Ik wil zorgeloos door het leven gaan, doe mij ook wat antidepressiva
Aan de lucht is duidelijk te zien dat een mooie nazomerdag niet meer terugkomt. Zoiets weet je als Nederlander zijnde, of denk je te weten. Het definitieve einde van het optimistische geluid dat aan jaargetijden gekoppeld wordt.
Heerlijk, het legitieme somberen kan beginnen. De saamhorigheid kan gevonden worden. Niet dat vervelende harde geklaag maar het huilen zonder tranen.
Rechtvaardiging van mijn neerslachtigheid. Doe mee en bekijk het van de zelfkant. Mijn buurman gebruikt al jaar en dag antidepressiva en we betalen allebei dezelfde zorgpremie.
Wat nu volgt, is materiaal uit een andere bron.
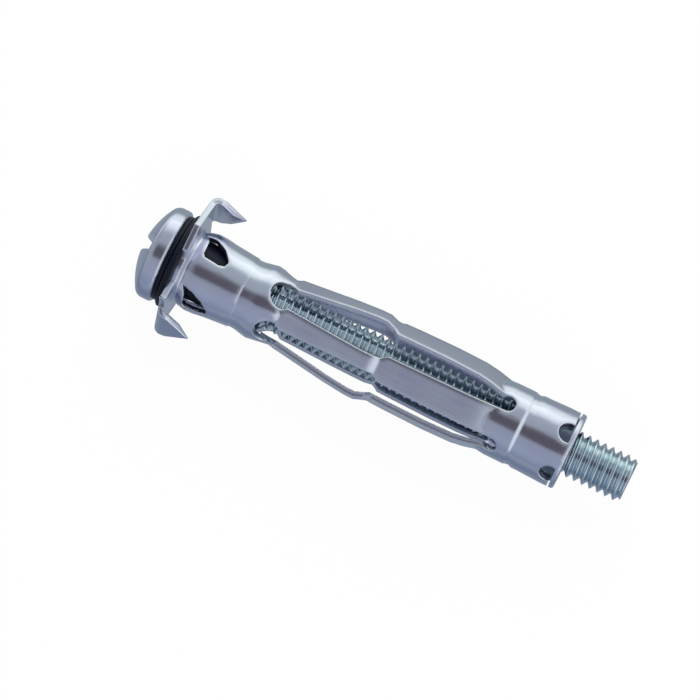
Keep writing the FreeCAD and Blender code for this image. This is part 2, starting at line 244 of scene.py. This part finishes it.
@dataclass(frozen=True)
class ZincFinish:
    """Bright zinc plate: a mirror softened by a fine grain, with drawn ripples and faint tints.

    A span is where a mask goes from 0 to 1. The cloud noise sets the tint's patches and, over a
    narrower span, the patches where the grain stands higher. The rim colour is a painted highlight
    that lightens every edge.
    """

    name: str
    colour: Colour = (0.63, 0.66, 0.73)
    tint: Colour = (0.60, 0.60, 0.72)
    smooth: float = 0.10
    rough: float = 0.24
    ripple_length: float = 5.0 * MM
    ripple_width: float = 0.35 * MM
    ripple_depth: float = 0.006 * MM
    cloud_scale: float = 0.3 / MM
    tint_span: Span = (0.35, 0.65)
    patch_span: Span = (0.48, 0.6)
    grain: float = 0.1 * MM
    grain_share: float = 0.1
    speckle: float = 0.003 * MM
    edge: float = 0.16 * MM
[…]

Dat is oneerlijk verdeeld. Toch eens vragen wat hij gebruikt. Ik wil de smart delen van het lijdend voorwerp zijn. Ik wil ook zo willoos tegen het leven aankijken en er achteloos over zijn. Want ik gebruik antidepressiva.
Als een ander die verantwoordelijkheid niet hoeft te nemen dan zou ik niet weten waarom ik wel. Ik zie het als een ‘zien eten, doet eten’. Het maakt me niet uit of ik er dikker van word.
Ik kijk uit naar het lange slapen. Mijn buurman heeft uitschieters tot half drie ’s middags. Dat hij dan pas zijn bed uit gaat. Ik kan me niet heugen wanneer ik langer dan acht uur in mijn bed gelegen heb. Lekker de klok rond, terug naar mijn kinderjaren, door de dekens gekoesterd worden, willoos door de medicatie, ik word wakker en draai me om en slaap zo een paar uur verder. Mijn buurman zegt dat dit moeiteloos gaat.
Niet meer dat denken aan verantwoordelijkheden die mij mijn bed uit drijven. Laat gaan. Ja, ik wil ook lid zijn van het leger antidepressiva-gebruikers. De wereld stort toch in elkaar.
Amerika gaat zijn kredietplafond weer verhogen. We blijven meer geld uitgeven dan er binnenkomt. Laat een ander het denkwerk doen. Ik wil zorgeloos door het leven gaan en niet de McDonalds voorbij lopen, maar zoals vroeger lekker mezelf trakteren en blijven doen. Dat is dan mijn bijdrage aan de economie.
En als ik eens een ‘slechte’ dag heb, meld ik me gewoon ziek, dan weten ze op mijn werk dat de depressie weer is toegeslagen. Ik probeer er niet meer doorheen te werken. Mijn buurman zegt dat hij dan iedereen op de werkvloer in de weg loopt. Daar wordt niemand beter van. En zo is het ook.
Zo’n aandeelhouder van farmacie-aandelen is toch een soort god voor mij. Het hoogste ideaal. Hiërarchie moet er zijn. Ik zou niet willen dat zo iemand, zoals ik, in een rijtjes huis woont. Een bestuurder van een farmaciebedrijf wil ik in een kapitale villa zien en in een dure auto zien rijden. Net als een profvoetballer. Dat hoort zo. Dat is de magie ervan en die moet in stand gehouden worden.
Zo ben je ook verstoken van sociale ontwikkeling. Dan kan ik me lekker volledig op internet storten. Die vervelende menselijke contacten die ik nu heb, zullen geen rol van betekenis meer spelen. Ik trek me dan lekker terug en kruip in mijn schulp. Ik en mijn internet is eigenlijk de enige en echt perfecte wereld. Communicatieve procesvorming in mij werkt toch al niet. Ik word niet beter van omgang met andere mensen.
Niet meer die vraag wat ik zou kunnen en/of moeten denken. Bij wie de verantwoordelijkheid ligt, bij de ander of bij mij. Met internet ben ik altijd mezelf. Ja, ik ga mijn proces stoppen en zo participeren in de algehele acceptatie van het leven.